Je ne saurais pourtant concilier ces vers, qui paraissent purement écrits pour le temps, avec les lettres qu’on a encore de sa main, et surtout avec celle que Daniel a rapportée :

« Tout à steure ynsi que je me vouloys mettre o lit est aryvé Laval, lequel m’a aporté la certeneté du levement den siége, etc. »

Ce n’était point ainsi que les Scipion, les Sylla, les César, écrivaient en leur langue. Il faut avouer que, malgré l’instinct heureux qui animait François Ier en faveur des arts, tout était barbare en France, comme tout était petit en comparaison des anciens Romains.

Il composa des mémoires sur la discipline militaire dans le temps qu’il voulait établir en France la légion romaine. Tous les arts furent protégés par lui ; mais il fut obligé de faire venir des peintres, des sculpteurs, des architectes, d’Italie.

Il voulut bâtir le Louvre ; mais à peine eut-il le temps d’en faire jeter les fondements : son projet magnifique du Collége royal ne put être exécuté ; mais du moins on enseigna par ses libéralités les langues grecque et hébraïque, et la géométrie, qu’on était très-loin de pouvoir enseigner dans l’université. Cette université avait le malheur de n’être fameuse que par sa théologie scolastique et par ses disputes : il n’y avait pas un homme en France avant ce temps-là qui sût lire les caractères grecs.

On ne se servait dans les écoles, dans les tribunaux, dans les monuments publics, dans les contrats, que d’un mauvais latin appelé le langage du moyen âge, reste de l’ancienne barbarie des Francs, des Lombards, des Germains, des Goths, des Anglais, qui ne surent ni se former une langue régulière, ni bien parler la latine.

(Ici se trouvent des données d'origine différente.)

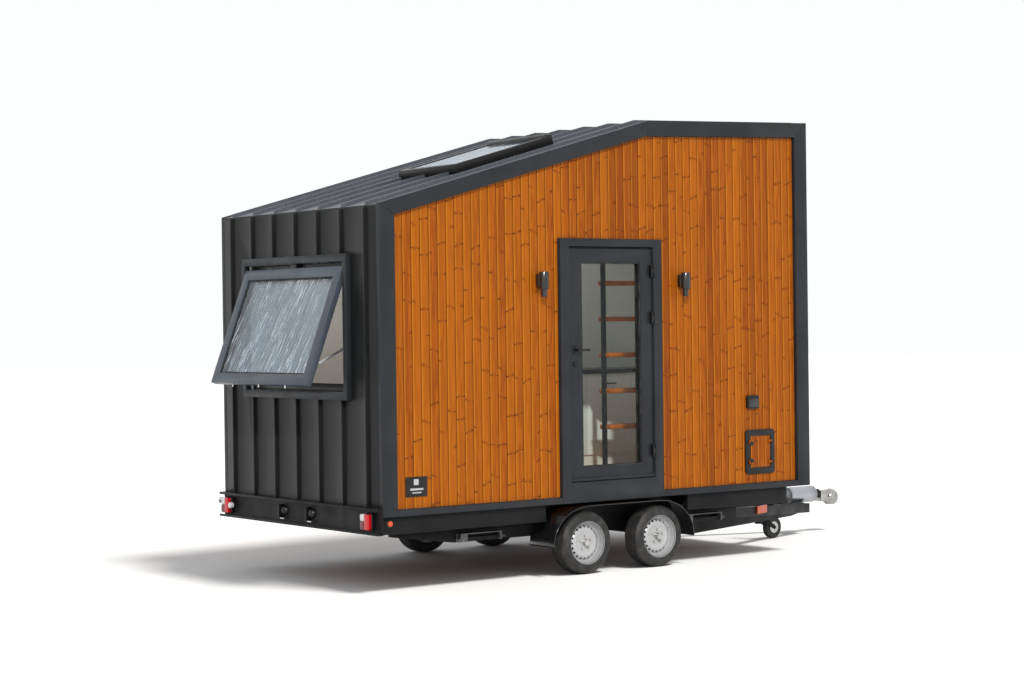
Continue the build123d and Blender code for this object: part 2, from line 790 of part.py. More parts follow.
def axles():
    """Two rubber-sprung axles: tube, trailing arms, brake drums and hubs."""
    pieces = []
    for x in axle_places:
        tube_x, tube_z = x + arm_length, beam_top - beam_depth - axle_tube / 2
        reach = beam_outer + 20
        axle = block((tube_x - axle_tube / 2, tube_x + axle_tube / 2), (-reach, reach),
                     (tube_z - axle_tube / 2, tube_z + axle_tube / 2))
        for y_side in (-1, 1):
            arm_y = sorted((y_side * (reach - 1), y_side * (reach + arm_width)))
            points = [(x - 30, wheel_radius - 30), (tube_x + 40, tube_z - 40), (tube_x + 40, tube_z + 36),
                      (x - 30, wheel_radius + 30)]
            axle += side_slab(points, *arm_y)
            drum_y = y_side * (reach + arm_width - 1 + drum_width / 2)
            axle += rod((x, drum_y, wheel_radius), drum_radius, drum_width, "y")
            hub_end = tyre_outer_y - 8 - rim_disc_inset + 14
            hub_start = reach + arm_width
            axle += rod((x, y_side * (hub_start + hub_end) / 2, wheel_radius), hub_radius,
                        hub_end - hub_start, "y")
        pieces.append(axle)
    save("axles", *pieces)


def mudguards():
    """Tandem mudguards: a skin arched over both wheels, with an inner flange to the chassis."""
    first, second = axle_places

    def arch(thickness, foot):
        reach, rise = mudguard_reach + thickness, mudguard_rise + thickness
        bend = [math.radians(step) for step in range(0, 91, 15)]
        rear = [(first - reach * math.cos(a), wheel_radius + rise * math.sin(a)) for a in bend]
        front = [(second + reach * math.cos(a), wheel_radius + rise * math.sin(a)) for a in reversed(bend)]
        return [(first - reach, foot)] + rear + front + [(second + reach, foot)]

    near = side_slab(arch(mudguard_skin, mudguard_foot), -mudguard_outer, -beam_outer)
    near -= side_slab(arch(0, mudguard_foot - 1), -mudguard_outer - 1, -beam_outer + 1)
    save("mudguards", near, mirrored(near))


def jockey_wheel():
    """Clamp and sleeve on the near drawbar arm, screw post, swivel fork and wheel."""
    centre = (jockey_x, jockey_y)
    z0, z1 = jockey_sleeve
    sleeve_outer = jockey_post_radius + slide_gap + jockey_sleeve_wall
    sleeve = rod((*centre, (z0 + z1) / 2), sleeve_outer, z1 - z0, "z")
    turn = math.atan2(drawbar_start_y - drawbar_end_y, drawbar_end - drawbar_start)
    run, across = jockey_x - drawbar_start, jockey_y + drawbar_start_y
    along = run * math.cos(turn) + across * math.sin(turn)
    reach = across * math.cos(turn) - run * math.sin(turn)
    length = math.hypot(drawbar_end - drawbar_start, drawbar_start_y - drawbar_end_y)
    fall = (beam_top - drawbar_nose_top) / length
    half = jockey_clamp_width / 2
    seat = [beam_top - (along + side_step) * fall for side_step in (-half, half)]
    bracket_top = z1 - jockey_bracket_drop
    outline = [(-half, seat[0]), (half, seat[1]), (half, bracket_top), (-half, bracket_top)]
    sleeve += on_arm(along) * side_slab(outline, -drawbar_width / 2, drawbar_width / 2)
    sleeve += on_arm(along) * block((-half, half), (0, reach), (z0, bracket_top))
    sleeve -= rod((*centre, (z0 + z1) / 2), jockey_post_radius + slide_gap, z1, "z")
    save("jockey_clamp", sleeve)
    wheel_r = jockey_diameter / 2
    base_foot, base_top = jockey_base
    post_foot = base_top + slide_gap
    save("jockey_post", rod((*centre, (post_foot + jockey_post_top) / 2), jockey_post_radius,
                            jockey_post_top - post_foot, "z"))
    turn = Pos(jockey_x, jockey_y, 0) * Rot(0, 0, jockey_swivel)
    half = jockey_width / 2 + jockey_fork_gap
    fork = rod((0, 0, (base_foot + base_top) / 2), jockey_base_radius, base_top - base_foot, "z")
    neck = jockey_trail - wheel_r - jockey_fork_gap
    fork += block((0, neck), (-half, half), (base_foot, base_top))
    eye = 2 * jockey_axle_radius
    arm = [(neck - eye, base_foot), (jockey_trail, wheel_r - eye), (jockey_trail + eye, wheel_r),
           (jockey_trail, wheel_r + eye), (neck, base_top), (neck - eye, base_top)]
    for y in ((-half - fork_plate, -half), (half, half + fork_plate)):
        fork += side_slab(arm, *y)
    fork += rod((jockey_trail, 0, wheel_r), jockey_axle_radius, 2 * half + 2, "y")
    save("jockey_fork", turn * fork)
    wheel = rod((jockey_trail, 0, wheel_r), wheel_r, jockey_width, "y")
    wheel -= rod((jockey_trail, 0, wheel_r), jockey_axle_radius + hub_gap, jockey_width + 2, "y")
    save("jockey_wheel", turn * fillet(wheel.edges().filter_by(GeomType.CIRCLE).group_by(SortBy.RADIUS)[-1], 14))


def steady(x, y_side):
    """One corner steady's bracket and folded leg, the bracket on the lower beam's outer face."""
    y0 = beam_outer
    y1 = beam_outer + steady_width + 2 * steady_plate + 4
    top = beam_top - 20
    bracket = block((x, x + steady_length), (y0, y1), (top - steady_plate, top))
    leg_y = (y0 + steady_plate + 2, y0 + steady_plate + 2 + steady_width)
    for cheek in ((y0, y0 + steady_plate), (y1 - steady_plate, y1)):
        bracket += block((x, x + 70), cheek, (steady_pivot_z - 24, top))
    pin_x = x + 30
    middle = (y0 + y1) / 2
    bracket += rod((pin_x, middle, steady_pivot_z), steady_pin_radius, y1 - y0, "y")
    bracket += block((x + steady_length - 20, x + steady_length), (y0, y1), (steady_pivot_z - 24, top))
    bracket += rod((x + steady_length + 20, middle, steady_pivot_z), spindle_nut, 60, "x")
    leg = block((pin_x, x + steady_length - 30), leg_y,
                (steady_pivot_z - steady_leg_depth / 2, steady_pivot_z + steady_leg_depth / 2))
    leg += rod((pin_x, middle, steady_pivot_z), steady_leg_depth / 2, steady_width, "y")
    leg -= rod((pin_x, middle, steady_pivot_z), steady_pin_radius + hub_gap, steady_width + 2, "y")
    if y_side < 0:
        return mirrored(bracket), mirrored(leg)
    return bracket, leg


def steadies():
    brackets = []
    for x, end in zip(steady_places, ("rear", "front")):
        for y_side, name in ((-1, "near"), (1, "far")):
            bracket, leg = steady(x, y_side)
            brackets.append(bracket)
            save(f"{end}_{name}_steady", leg)
    save("steady_brackets", *brackets)


def lamps():
    """Tail lamps in the rear channel, number-plate lamps, side markers and drawbar reflectors."""
    depth, width, height = tail_lamp_size
    tails = []
    for y in tail_lamp_places:
        tails.append(block((-channel_wall - depth, -channel_wall), (y - width / 2, y + width / 2),
                           (tail_lamp_z - height / 2, tail_lamp_z + height / 2)))
    plates = []
    for y_side in (-1, 1):
        y = y_side * plate_lamp_y
        plates.append(block((-channel_wall - 50, -channel_wall), (y - 45, y + 45),
                            (tail_lamp_z - 45, tail_lamp_z + 45)))
    save("rear_lamps", *tails, *plates)
    ambers = []
    for y_side in (-1, 1):
        ambers.append(rod((marker_x, y_side * (rail_outer + marker_proud / 2), marker_z), marker_radius,
                          marker_proud, "y"))
    length, thick, tall = reflector_size
    reflector = on_arm(reflector_along) * block(
        (-length / 2, length / 2), (-drawbar_width / 2 - thick, -drawbar_width / 2),
        (reflector_foot, reflector_foot + tall))
    save("amber_lamps", *ambers, reflector, mirrored(reflector))


shell()
skylight()
metal_cladding()
fascias()
timber_cladding()
door()
rear_window()
wall_fittings()
hatch()
interior()
chassis()
hitch()
wheels()
axles()
mudguards()
jockey_wheel()
steadies()
lamps()
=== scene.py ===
import json
import math

import bpy
from mathutils import Matrix, Vector

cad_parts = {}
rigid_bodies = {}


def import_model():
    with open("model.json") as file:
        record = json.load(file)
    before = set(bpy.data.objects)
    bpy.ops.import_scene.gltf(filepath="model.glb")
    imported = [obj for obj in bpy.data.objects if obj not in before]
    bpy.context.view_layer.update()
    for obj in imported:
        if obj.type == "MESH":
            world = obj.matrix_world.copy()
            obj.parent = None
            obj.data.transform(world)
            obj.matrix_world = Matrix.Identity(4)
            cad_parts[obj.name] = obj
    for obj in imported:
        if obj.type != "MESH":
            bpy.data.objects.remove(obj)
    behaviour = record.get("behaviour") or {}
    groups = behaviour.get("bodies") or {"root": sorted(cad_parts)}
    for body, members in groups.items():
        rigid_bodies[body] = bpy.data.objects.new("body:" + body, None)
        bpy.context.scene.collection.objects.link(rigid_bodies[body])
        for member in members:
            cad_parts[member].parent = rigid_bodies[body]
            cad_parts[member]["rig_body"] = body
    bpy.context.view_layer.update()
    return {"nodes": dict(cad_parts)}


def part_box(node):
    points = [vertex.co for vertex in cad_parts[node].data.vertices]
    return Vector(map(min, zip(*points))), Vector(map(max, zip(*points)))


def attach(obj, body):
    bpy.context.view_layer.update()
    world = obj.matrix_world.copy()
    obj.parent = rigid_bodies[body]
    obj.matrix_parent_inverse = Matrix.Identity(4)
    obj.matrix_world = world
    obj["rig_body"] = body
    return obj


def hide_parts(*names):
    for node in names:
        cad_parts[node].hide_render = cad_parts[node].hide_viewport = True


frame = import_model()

# A tiny house on a twin-axle trailer. Metres. +x runs to the tow coupling, the door side faces -y.

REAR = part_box("near_fascia")[0][0]
HOUSE = 4.640
EAVE, KNEE_X, KNEE, FRONT = 3.056, 2.765, 3.823, 3.886
SLOPE = math.atan2(KNEE - EAVE, KNEE_X)
FLAT = math.atan2(FRONT - KNEE, HOUSE - KNEE_X)
SIDE = -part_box("near_fascia")[0][1]
TIMBER = SIDE - 0.032
BOARD = 0.084


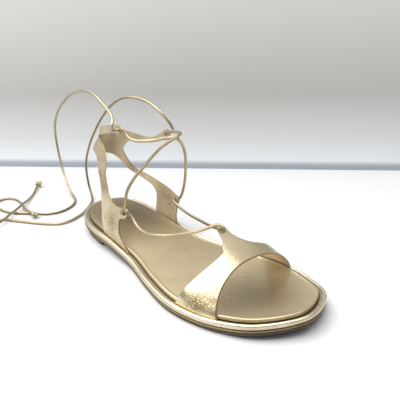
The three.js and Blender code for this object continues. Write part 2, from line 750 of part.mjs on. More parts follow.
const medialRoute = [
  offEyelet(eyelets.medialArm, passDepth + endGap),
  offEyelet(eyelets.medialArm, passDepth + laceDiameter),
  at(-34.1, 41.8, 85),
  at(-33.4, 40.6, 88.6),
  at(-30.8, 39.6, 93),
  at(-28.2, 35.4, 98.6),
  at(-26, 22, 104.6),
  at(-24.5, 6.6, 106),
  at(-22.6, -11.3, 103.6),
  at(-20.7, -30.2, 94),
  at(-18.4, -51.7, 74),
  at(-16.6, -69.9, 49.7),
  at(-15.8, -78, 30.8),
  at(-15.9, -77.4, 13.3),
  at(-15.4, -73, 4.6),
  at(-12.4, -65.4, 1.5),
  at(-7.9, -58.2, 1.2),
  at(0.5, -49, 1.2),
  at(10.2, -40.4, 1.2),
  at(19.3, -35.1, 1.2),
  at(28, -32, 1.2),
  at(37.2, -32.6, 1.2),
  at(48.3, -43.2, 1.2),
  at(61.4, -61.7, 1.2),
  at(70, -74.3, 1.2),
  at(79, -84, 1.2),
  at(90, -84, 1.2),
  at(95.5, -74, 1.4),
  at(90.5, -64.4, 2.6),
  at(78.6, -63.6, 3.8),
  at(66, -73.4, 3.8),
  at(52, -85, 3.8),
  at(42.9, -93.1, 3.8),
  at(33, -105, 1.6),
  at(21, -120, 1.4),
  at(13.2, -130.2, knotMiddle),
];

const lateralRoute = [
  offEyelet(eyelets.lateralArm, passDepth + endGap),
  offEyelet(eyelets.lateralArm, passDepth + laceDiameter),
  at(19.2, 40.3, 95.6),
  at(19, 41.2, 98.3),
  at(17, 39.3, 101.2),
  at(14.7, 34.2, 103.7),
  at(12.8, 26.3, 105.7),
  at(10.9, 14, 109.2),
  at(8, -4, 112.4),
  at(5.6, -24, 111.8),
  at(2, -54.3, 104.1),
  at(-1, -78.6, 93.1),
  at(-4, -102.7, 77.4),
  at(-5.6, -115, 61.5),
  at(-5.3, -114.4, 45.2),
  at(-4.9, -109.7, 28.8),
  at(-3.8, -101, 14),
  at(-2.4, -91, 5.2),
  at(-0.5, -78.5, 1.4),
  at(4.6, -68, 1.2),
  at(13.6, -60.2, 1.2),
  at(25.3, -56.9, 1.2),
  at(35.4, -60.2, 1.2),
  at(43.4, -68.4, 1.2),
  at(51.4, -76.3, 1.2),
  at(59, -85.6, 1.2),
  at(63.4, -98, 1.2),
  at(62.4, -111, 1.2),
  at(56, -121, 1.2),
  at(47.6, -121.6, 1.2),
  at(42.8, -112, 1.2),
  at(43.6, -98, 1.2),
  at(46.4, -84.4, 1.6),
  at(47.6, -73.6, 3.8),
  at(47, -65.4, knotMiddle),
];

// A knot just past the end of a free end of the lace, pulled tight into a short barrel
function knot(route) {
  const [before, end] = route.slice(-2);
  const away = new THREE.Vector3().subVectors(end, before).setZ(0).normalize();
  const half = knotWidth / 2;
  const body = new THREE.SphereGeometry(half, knotSides, knotRings).rotateX(Math.PI / 2);
  body.scale(1, 1, knotMiddle / half);
  const middle = end.clone().addScaledVector(away, half + seam);
  return body.translate(middle.x, middle.y, middle.z);
}

const parts = [];
function add(name, geometry, color, roughness, metalness) {
  const finish = new THREE.MeshStandardMaterial({ color, roughness, metalness });
  const mesh = new THREE.Mesh(geometry, finish);
  mesh.name = name;
  parts.push(mesh);
}

const blockBottom = topPieceThick + seam;
add('top_piece', heelPlate(0, topPieceThick), 0x3a3029, 0.8, 0);
add('heel_block', heelPlate(blockBottom, heelLift - seam), 0x54402a, 0.7, 0);
add('outsole', outsole(), 0x4b3b2a, 0.75, 0);
add('welt', welt(), 0x9d8250, 0.45, 0.4);
add('rim', rim(), 0xcdb679, 0.28, 0.8);
add('footbed', footbed(), 0xb5a276, 0.42, 0.5);
add('vamp_band', geometryOf(vampBand()), 0xd2c08c, 0.25, 0.85);
add('ankle_upper', geometryOf(ankleUpper()), 0xc4b183, 0.3, 0.75);
add('lace_crossing', geometryOf(laceCrossing()), 0xb59f6b, 0.35, 0.6);
add('lace_end_medial', lace(medialRoute, looseStep), 0xb59f6b, 0.35, 0.6);
add('lace_end_lateral', lace(lateralRoute, looseStep), 0xb59f6b, 0.35, 0.6);
add('knot_medial', knot(medialRoute), 0x9c7f52, 0.45, 0.4);
add('knot_lateral', knot(lateralRoute), 0x9c7f52, 0.45, 0.4);

const sandal = new THREE.Group();
sandal.name = 'gladiator_sandal';
for (const part of parts) sandal.add(part);

export default sandal;
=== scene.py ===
# Gladiator sandal for a right foot: flat layered sole, open vamp band, ankle straps and a round lace.
# Metres, +Z up, +Y to the toe, +X to the wearer's right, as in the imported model.
import bisect
import math

import bmesh
import bpy
from mathutils import Matrix, Quaternion, Vector


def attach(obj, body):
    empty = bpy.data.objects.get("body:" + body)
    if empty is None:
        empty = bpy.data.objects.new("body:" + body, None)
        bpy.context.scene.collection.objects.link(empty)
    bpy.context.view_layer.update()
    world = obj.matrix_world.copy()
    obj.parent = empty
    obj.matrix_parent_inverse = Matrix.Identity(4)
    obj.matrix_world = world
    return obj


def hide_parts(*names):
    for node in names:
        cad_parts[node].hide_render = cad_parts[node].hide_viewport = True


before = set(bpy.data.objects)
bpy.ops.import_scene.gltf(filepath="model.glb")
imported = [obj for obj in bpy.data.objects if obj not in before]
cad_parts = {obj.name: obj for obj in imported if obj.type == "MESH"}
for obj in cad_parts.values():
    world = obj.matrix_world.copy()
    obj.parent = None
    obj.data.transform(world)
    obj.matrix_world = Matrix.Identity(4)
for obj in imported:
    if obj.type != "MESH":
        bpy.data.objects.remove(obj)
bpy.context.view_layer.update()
bpy.ops.object.select_all(action="DESELECT")


# Camera
# It stands in front of the toe on the lateral side and looks down over the heel, slightly rolled,
# as the photograph does.
camera_place = Vector((0.2395, 0.4425, 0.2178))
camera_direction = Vector((-0.5539, -0.7460, -0.3697)).normalized()
camera_roll = math.radians(-2.18)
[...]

Rodolphe de Habsbourg avait ordonné dans l’Allemagne qu’on plaidât et qu’on rendît les arrêts dans la langue du pays. Alfonse le Sage, en Castille, établit le même usage. Édouard III en fit autant en Angleterre. François Ier ordonna enfin qu’en France ceux qui avaient le malheur de plaider pussent lire leur ruine dans leur propre idiome. Ce ne fut pas ce qui commença à polir la langue française, ce fut l’esprit du roi et celui de sa cour à qui l’on eut cette obligation.